Dia 25 de julho é o Dia Internacional da Mulher Negra Latinoamericana e Caribenha. Sendo eu mesma enquadrada nessa categoria, não queria deixar essa data passar em branco, mas não poderia falar sobre qualquer coisa já que o Usina de Universos é sobre, principalmente, fantasia e ficção científica.
Pensei em fazer um post falando de autoras negras nos gêneros de interesse e me deparei com um probleminha… Tem pouquíssimas. E os nomes que mais apareciam no Google eu já tinha falado sobre aqui, e nenhum deles era de mulheres latinoamericanas.
A intenção inicial era escrever sobre algo positivo, mas me vi obrigada a elucidar os motivos de haver tão poucas autoras negras nesses dois gêneros. Brasileiras, em especial. E quem melhor para explicar esse sumiço? Será que mulheres negras não se interessam tanto assim por ler e escrever nesses dois gêneros por vontade própria? Ou será que tem algo maior por trás disso?
Quando se fala de Brasil, o motivo mais óbvio é o recorte de renda. Não deve ser novidade para ninguém que uma grande parcela da população negra é pobre. Ter tempo e ferramentas para a produção literária por si só já é um privilégio de classe; e publicar demanda um capital de giro que muitos brasileiros não tem, quem dirá uma parcela da população empobrecida não só pela cor, mas também pelo gênero.
Dessa parcela, sou exceção. Nasci negra, mas meu pai é branco e é ele quem garante a permanência da família na classe média. Tenho acesso à educação, e até o momento fugi estatísticas que afligem as mulheres e meninas negras como trabalho infantil, gravidez não planejada na adolescência e abandono paterno, tanto por ser classe média, educada, quanto por ser o que as pessoas conhecem por “mulata” (graças ao tal do colorismo).
E dessas exceções, por que menos ainda dessas poucas acabam nos gêneros fantásticos?
Também espero não falar nada de surpreendente quando afirmo que fantasia e ficção científica são gêneros dominados por homens brancos, cis e hétero, tanto em autoria quanto nos personagens. Personagens femininas brancas ou homens negros já são exceção digna de nota, quem dirá tantas outras personagens pertencentes as várias outras minorias.
Não é que não seja possível ler todas essas obras, gostar delas e apreciar sua qualidade. Entretanto, a falta de representatividade gera um engessamento dos enredos e mundos passíveis de serem explorados. Ver a mesma história, com temas e conflitos similares, o tempo todo, e em geral com os mesmos problemas de misoginia, racismo, e demais opressões, cansa. Há um ponto de saturação, muito fácil de atingir se você sempre está lendo dentro dos gêneros fantásticos.

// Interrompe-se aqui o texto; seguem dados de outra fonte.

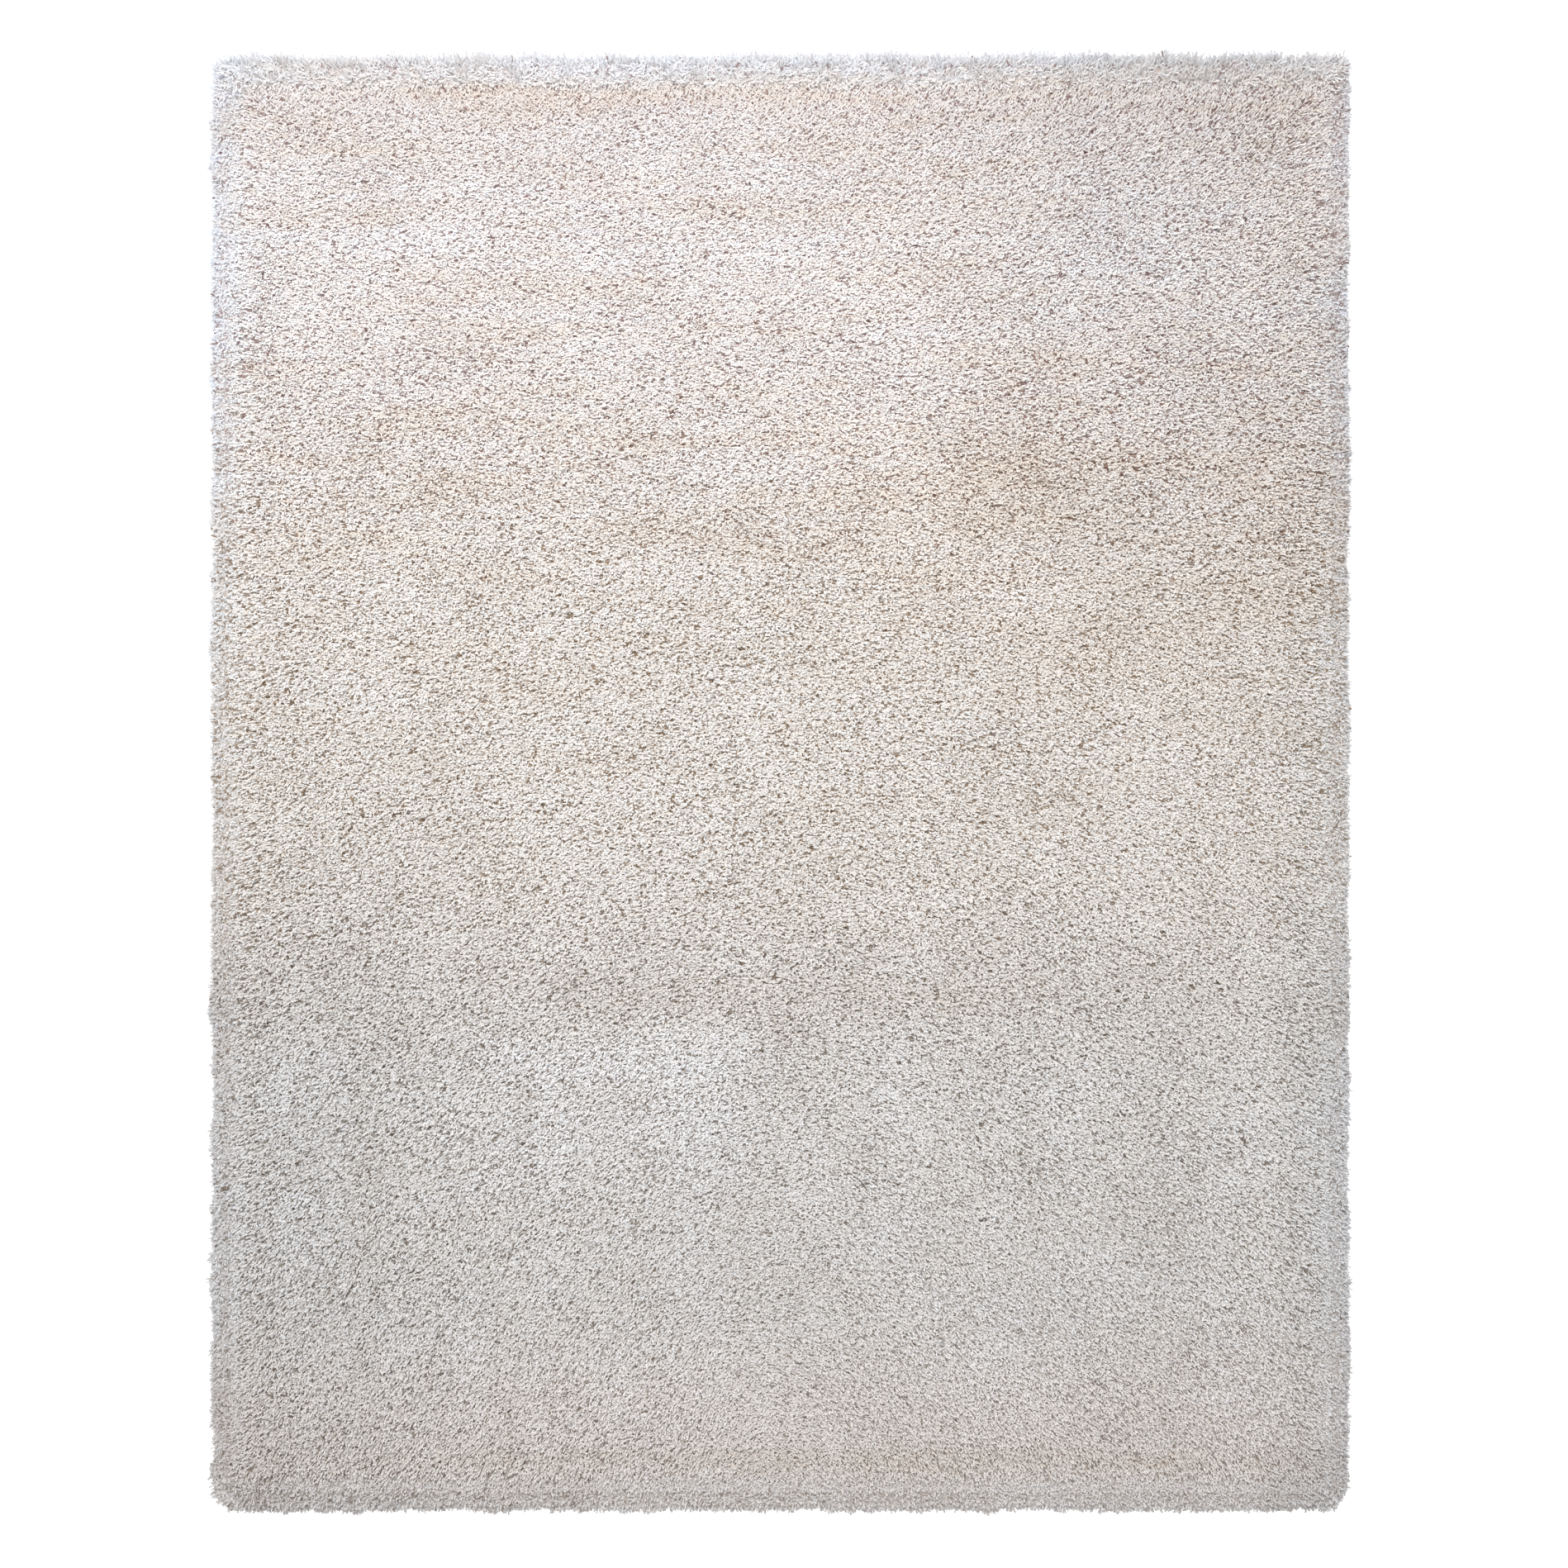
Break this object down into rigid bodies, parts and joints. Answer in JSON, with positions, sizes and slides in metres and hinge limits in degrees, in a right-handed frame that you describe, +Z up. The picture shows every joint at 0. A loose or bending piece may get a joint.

Para piorar, nem sempre buscar obras mais representativas é fácil. As duas autoras negras de ficção científica que eu conheço, tive que lê-las em inglês… Querer escrever algo quando nem se gosta de ler dentro desse leque, ou se livros mais ao gosto do freguês são inacessíveis, é improvável, imagino eu.
Outro ponto digno de nota é o contato necessário com outros autores quando se almeja escrever bem e ser publicado. Transitar em um meio predominantemente masculino, branco e hétero enquanto mulher e negra é, no mínimo, cansativo, e pode chegar até mesmo a ser perigoso. Em especial, se, como eu, a mulher em questão calhar de ser bissexual, ou quem sabe lésbica e/ou transgênero.
Assim como não é incomum ler comentários racistas, misóginos, e contendo todos os tipos possíveis de fobia em grupos de autores voltados para a fantasia. Ler já é prejudicial o suficiente, e tentar discutir é ainda pior…
Eu mantenho minha distância desses grupos, e a minha saúde mental agradece, porém as oportunidades reduzidas para networking e receber feedback de outros autores nos meus textos têm sido um fator negativo do desenvolvimento da minha escrita e divulgação do meu escasso trabalho.
Por isso, faço questão de apoiar as autoras negras, pois existem mais dificuldades envolvidas. Falando nelas, vou encerrar o post com uma lista de links relevantes para quem quiser saber mais sobre escritoras negras além desta que vos fala.
Nota da autora: Não acho que tenho notoriedade o suficiente para alguém vir aqui e comentar MAS NEM TODO HOMEM/PESSOA BRANCA/PESSOA HÉTERO, entretanto queria deixar claro que nada contra, a maioria dos meus amigos são os três de uma vez rs. Falando sério agora, atitudes escrotas e até mesmo violência são naturalizadas pela nossa sociedade, o que garante a certeza de sofrer algumas dessas coisas quando se está num meio cheio de gente que não pertence a sua minoria. Quem se sentir ofendido por essa realidade provavelmente é parte do problema.